Exercise prompt:
Write out exactly the lines that run from the line containing "place('boom', boom(), blue);" through the line containing "obj.parent = empty"; both end lines belong to the answer.

Available data:

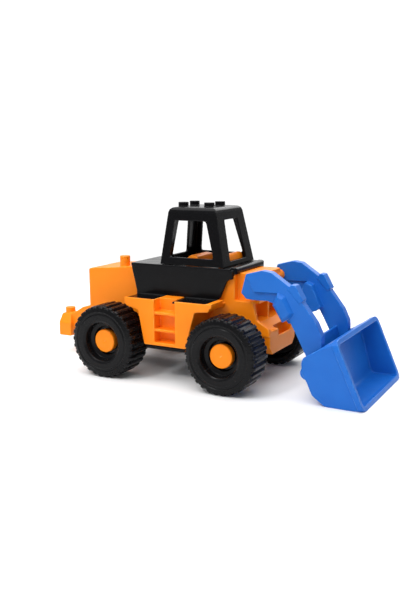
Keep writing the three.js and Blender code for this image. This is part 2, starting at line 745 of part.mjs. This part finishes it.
function boomArm(side) {
  const web = prismY([
    fromBoom(-4.4, 11.5, 2),
    fromBoom(15.9, 16.9, 9),
    fromBoom(26.4, 15.6, 5),
    fromBoom(48.1, 1.3, 3),
    fromBoom(60.8, -12.5, 3),
    fromBucket(1.9, 49, 6),
    fromBucket(8.6, 35, 6),
    fromBucket(9, 4, 3),
    fromBucket(0, -3),
    fromBucket(-8, 4, 3),
    fromBucket(-8.4, 12.9),
    fromBucket(-21.7, 38.4),
    fromBoom(47.5, -33.6),
    fromBoom(40, -34.5, 1),
    fromBoom(29.5, -18.5, 2),
    fromBoom(20.8, -16, 3),
    fromBoom(3.5, -16.4, 2),
    fromBoom(-4.3, -15.6, 2),
    fromBoom(-10, -9.5, 1.5),
  ], side * (ARM_INNER + BORDER_STEP), side * (ARM_OUTER - BORDER_DEPTH));
  const plate = prismY([
    fromBoom(-3.2, 11.7, 1),
    fromBoom(15.9, 16.9, 9),
    fromBoom(26.4, 15.6, 5),
    fromBoom(48.1, 1.3, 3),
    fromBoom(60.8, -12.5, 3),
    fromBucket(1.9, 49, 6),
    fromBucket(8.6, 35, 6),
    fromBucket(9, 4, 3),
    fromBucket(0, -3),
    fromBucket(-8, 4, 3),
    fromBucket(-8.4, 12.9),
    fromBucket(-21.7, 38.4),
    fromBoom(47.5, -33.6),
    fromBoom(34.5, -15, 1),
    fromBoom(35.1, -6.4, 1.5),
    fromBoom(5.9, -6.7, 2),
  ], side * ARM_INNER, side * ARM_OUTER);
  const eye = rodY(EYE_RADIUS, BUCKET_X, BUCKET_Z, side * ARM_INNER, side * ARM_OUTER, 28);
  const pinBoss = rodY(BOOM_PIN_RADIUS + 3, BOOM_X, BOOM_Z, side * ARM_INNER, side * (ARM_OUTER - BORDER_DEPTH));
  return join([web, plate, eye, pinBoss]);
}

// The block that wraps the elbow, proud of the arm on both faces, and a strap on the front edge.
function boomCollar(side) {
  const block = prismY([
    fromBoom(29.2, -19),
    fromBoom(34.6, -5.6),
    fromBoom(42.9, -9),
    fromBoom(52.4, -26),
    fromBoom(49.3, -31),
    fromBoom(40.5, -37),
  ], side * ARM_INNER, side * (ARM_OUTER + COLLAR_PROUD), COLLAR_BEVEL);
  const innerBlock = prismY([
    fromBoom(29.2, -20.5, 1),
    fromBoom(34.6, -5.6, 1),
    fromBoom(42.9, -9),
    fromBoom(54, -33),
    fromBoom(49.3, -37.8, 1),
    fromBoom(43.8, -39.8, 1),
  ], side * (NOSE_TOP_HALF + 0.4), side * (ARM_INNER + BORDER_STEP));
  const strap = prismY([
    fromBoom(46, -1),
    fromBoom(49.3, 4.2, 1),
    fromBoom(54.3, 3.8, 1),
    fromBoom(63.6, -12.4, 2),
    fromBoom(59, -15),
  ], side * (ARM_INNER - 1), side * (ARM_OUTER + 0.8));
  return join([block, innerBlock, strap]);
}

function boom() {
  const overlap = ARM_INNER + 0.5;
  const lowerPlate = prismY([
    fromBucket(-8.4, 27.5),
    fromBucket(-4.4, 28.5),
    fromBucket(-1, 13),
    fromBucket(-5, 12),
  ], -overlap, overlap);
  const bores = bothSides((side) => rodY(
    BOOM_PIN_RADIUS + GAP, BOOM_X, BOOM_Z, side * (ARM_INNER - 1), side * (PIN_END + GAP), 20));
  const rodBore = rodY(BUCKET_ROD_RADIUS + GAP, BUCKET_X, BUCKET_Z, -ARM_OUTER - 1, ARM_OUTER + 1, 20);
  return join([bothSides(boomArm), bothSides(boomCollar), lowerPlate]).subtract(bores.add(rodBore));
}

function boomPin(side) {
  return rodY(BOOM_PIN_RADIUS, BOOM_X, BOOM_Z, side * 21, side * PIN_END, 20);
}

// ---- Bucket: a scoop whose back wall leaves a pocket between the cheeks for the arm ends ----

// Half width between the inner faces of the cheeks at the bucket pivot.
const CHEEK_INNER = BUCKET_HALF + BUCKET_FLARE * BUCKET_Z / BUCKET_HEIGHT - BUCKET_WALL;
const MOUTH_TILT = Math.atan2(MOUTH_LEAN, BUCKET_HEIGHT);

// Widens towards the top; a positive inset gives the room between the cheeks.
function bucketWidth(inset, margin) {
  const low = BUCKET_HALF - inset;
  const high = low + BUCKET_FLARE;
  const ends = [BUCKET_X - BEYOND, BUCKET_LIP + BEYOND + margin];
  return prismX([[-low, 0], [low, 0], [high, BUCKET_HEIGHT], [-high, BUCKET_HEIGHT]], ...ends);
}

// The rounded outline of the leaning mouth, swept square to it through the bucket.
function mouthSweep(inset) {
  const low = BUCKET_HALF + RIM_PROUD - inset;
  const high = low + BUCKET_FLARE;
  const height = Math.hypot(MOUTH_LEAN, BUCKET_HEIGHT) - inset;
  const radius = MOUTH_RADIUS - inset;
  const sweep = prismX([
    [-low, inset, radius],
    [low, inset, radius],
    [high, height, radius],
    [-high, height, radius],
  ], -2 * BUCKET_DEPTH, BEYOND);
  const turn = THREE.MathUtils.radToDeg(MOUTH_TILT);
  return sweep.rotate([0, -turn, 0]).translate([BUCKET_LIP, 0, 0]);
}

function bucketSide() {
  return prismY([
    [BUCKET_X - 3.2, BUCKET_Z + 16.5, 3],
    [BUCKET_LIP - MOUTH_LEAN, BUCKET_HEIGHT],
    [BUCKET_LIP, 0],
    [BUCKET_X + 20.5, 0, 8],
    [BUCKET_X + 6.6, 10, 5],
    [BUCKET_X + 1, 23, 4],
    [BUCKET_X - 5, 33, 4],
    [BUCKET_X - 5, BUCKET_Z + 12, 3],
  ], -BUCKET_HALF - BUCKET_FLARE, BUCKET_HALF + BUCKET_FLARE);
}

function bucketRim() {
  const back = RIM_WIDTH / Math.cos(MOUTH_TILT);
  const half = BUCKET_HALF + BUCKET_FLARE + RIM_PROUD;
  return prismY([
    [BUCKET_LIP - MOUTH_LEAN - back, BUCKET_HEIGHT - 2],
    [BUCKET_LIP - MOUTH_LEAN, BUCKET_HEIGHT],
    [BUCKET_LIP, 0],
    [BUCKET_LIP - back, 0],
  ], -half, half);
}

function bucketScoop() {
  const half = BUCKET_HALF + BUCKET_FLARE;
  return prismY([
    [BUCKET_X + 14.5, BUCKET_Z + 22.4],
    [BUCKET_X + 29.4, BUCKET_WALL, 8],
    [BUCKET_LIP + BEYOND, BUCKET_WALL],
    [BUCKET_LIP + BEYOND, BUCKET_HEIGHT + BEYOND],
    [BUCKET_LIP - MOUTH_LEAN + 12, BUCKET_HEIGHT + 5],
  ], -half, half).intersect(bucketWidth(BUCKET_WALL, 1)).intersect(mouthSweep(RIM_PROUD + BUCKET_WALL));
}

// Room for the arm ends: behind the back wall, round the pivot and open to the top and rear.
function bucketPocket() {
  return prismY([
    [BUCKET_X + 11.1, BUCKET_Z + 22],
    [BUCKET_X + 25.9, BUCKET_WALL, 2],
    [BUCKET_X + 21, BUCKET_WALL, 2],
    [BUCKET_X + 9.2, 12.2, 4],
    [BUCKET_X + 3, 21.4],
    [BUCKET_X - BEYOND + 1, 21.4],
    [BUCKET_X - BEYOND + 1, BUCKET_HEIGHT + BEYOND],
    [BUCKET_X + 11.1, BUCKET_HEIGHT + BEYOND],
  ], -BUCKET_HALF, BUCKET_HALF).intersect(bucketWidth(BUCKET_WALL, 2));
}

function bucket() {
  const bosses = bothSides((side) => rodY(
    BUCKET_ROD_RADIUS + 4, BUCKET_X, BUCKET_Z, side * (ARM_OUTER + GAP), side * (CHEEK_INNER + 2)));
  const bore = rodY(BUCKET_ROD_RADIUS + GAP, BUCKET_X, BUCKET_Z, -CHEEK_INNER - 1, CHEEK_INNER + 1, 20);
  const outer = bucketSide().intersect(bucketWidth(0, 0)).add(bucketRim()).intersect(mouthSweep(0));
  return outer.subtract(bucketScoop()).subtract(bucketPocket()).add(bosses).subtract(bore);
}

function bucketRod() {
  const end = CHEEK_INNER + 0.7;
  return rodY(BUCKET_ROD_RADIUS, BUCKET_X, BUCKET_Z, -end, end, 20);
}

// ---- Assembly ----

const loader = new THREE.Group();

function place(name, solid, material, x = 0, z = 0) {
  const mesh = new THREE.Mesh(geometryOf(solid), material.clone());
  mesh.name = name;
  mesh.position.set(x, 0, z);
  loader.add(mesh);
  return mesh;
}

place('body_shell', bodyShell(), orange);
place('tow_hitch', towHitch(), orange);
place('chassis', chassis(), black);
place('deck_skirt', deckSkirt(), black);
place('cab', cab(), black);
place('seat', seat(), orange);
place('dashboard', dashboard(), orange);
screwPlaces().forEach((spot, i) => place(`chassis_screw_${i + 1}`, chassisScrew(spot), steel));

for (const [end, x] of [['front', FRONT], ['rear', REAR]]) {
  place(`axle_${end}`, axle(), steel, x, AXLE_Z);
  for (const [hand, turn] of [['left', 0], ['right', Math.PI]]) {
    place(`wheel_${end}_${hand}`, wheel(), tyreBlack, x, AXLE_Z).rotation.z = turn;
    place(`hub_cap_${end}_${hand}`, hubCap(), orange, x, AXLE_Z).rotation.z = turn;
    place(`push_nut_${end}_${hand}`, pushNut(), steel, x, AXLE_Z).rotation.z = turn;
  }
}

place('boom', boom(), blue);
place('boom_pin_left', boomPin(1), steel);
place('boom_pin_right', boomPin(-1), steel);
place('bucket', bucket(), blue);
place('bucket_rod', bucketRod(), steel);

// The part's own frame has its origin on the ground, midway between the hitch and the bucket lip.
loader.position.x = -(HITCH_REAR + BUCKET_LIP) / 2;

export default loader;
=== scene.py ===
"""Looks of the toy front loader: soft moulded edges, lugged tyres and procedural plastics."""

import json
import math

import bmesh
import bpy
import numpy as np
from mathutils import Matrix, Vector


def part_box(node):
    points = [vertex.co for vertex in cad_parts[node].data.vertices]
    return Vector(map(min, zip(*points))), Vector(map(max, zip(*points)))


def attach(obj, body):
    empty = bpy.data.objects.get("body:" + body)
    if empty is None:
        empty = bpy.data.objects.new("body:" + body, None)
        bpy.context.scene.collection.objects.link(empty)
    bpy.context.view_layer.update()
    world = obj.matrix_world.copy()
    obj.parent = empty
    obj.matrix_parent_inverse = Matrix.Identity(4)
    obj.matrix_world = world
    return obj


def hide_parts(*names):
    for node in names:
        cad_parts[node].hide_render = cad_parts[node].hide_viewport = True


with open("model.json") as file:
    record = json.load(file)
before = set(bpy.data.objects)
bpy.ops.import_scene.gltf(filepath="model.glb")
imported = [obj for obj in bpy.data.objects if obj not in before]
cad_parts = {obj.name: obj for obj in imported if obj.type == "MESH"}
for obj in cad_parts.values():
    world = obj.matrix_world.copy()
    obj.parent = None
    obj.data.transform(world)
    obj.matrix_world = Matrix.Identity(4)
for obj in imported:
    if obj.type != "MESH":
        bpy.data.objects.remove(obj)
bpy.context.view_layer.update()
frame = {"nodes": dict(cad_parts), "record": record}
MM = 0.001
NODE_BODY = {
    node: body
    for body, nodes in frame["record"]["behaviour"]["bodies"].items()
    for node in nodes
}
CORNERS = [(end, hand) for end in ("front", "rear") for hand in ("left", "right")]


# ---- Materials ----


def linear(red, green, blue):
    """An sRGB colour, 0 to 255, as linear RGBA."""

    def channel(value):
        value /= 255
        return value / 12.92 if value <= 0.04045 else ((value + 0.055) / 1.055) ** 2.4

    return (channel(red), channel(green), channel(blue), 1.0)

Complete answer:
place('boom', boom(), blue);
place('boom_pin_left', boomPin(1), steel);
place('boom_pin_right', boomPin(-1), steel);
place('bucket', bucket(), blue);
place('bucket_rod', bucketRod(), steel);

// The part's own frame has its origin on the ground, midway between the hitch and the bucket lip.
loader.position.x = -(HITCH_REAR + BUCKET_LIP) / 2;

export default loader;
=== scene.py ===
"""Looks of the toy front loader: soft moulded edges, lugged tyres and procedural plastics."""

import json
import math

import bmesh
import bpy
import numpy as np
from mathutils import Matrix, Vector


def part_box(node):
    points = [vertex.co for vertex in cad_parts[node].data.vertices]
    return Vector(map(min, zip(*points))), Vector(map(max, zip(*points)))


def attach(obj, body):
    empty = bpy.data.objects.get("body:" + body)
    if empty is None:
        empty = bpy.data.objects.new("body:" + body, None)
        bpy.context.scene.collection.objects.link(empty)
    bpy.context.view_layer.update()
    world = obj.matrix_world.copy()
    obj.parent = empty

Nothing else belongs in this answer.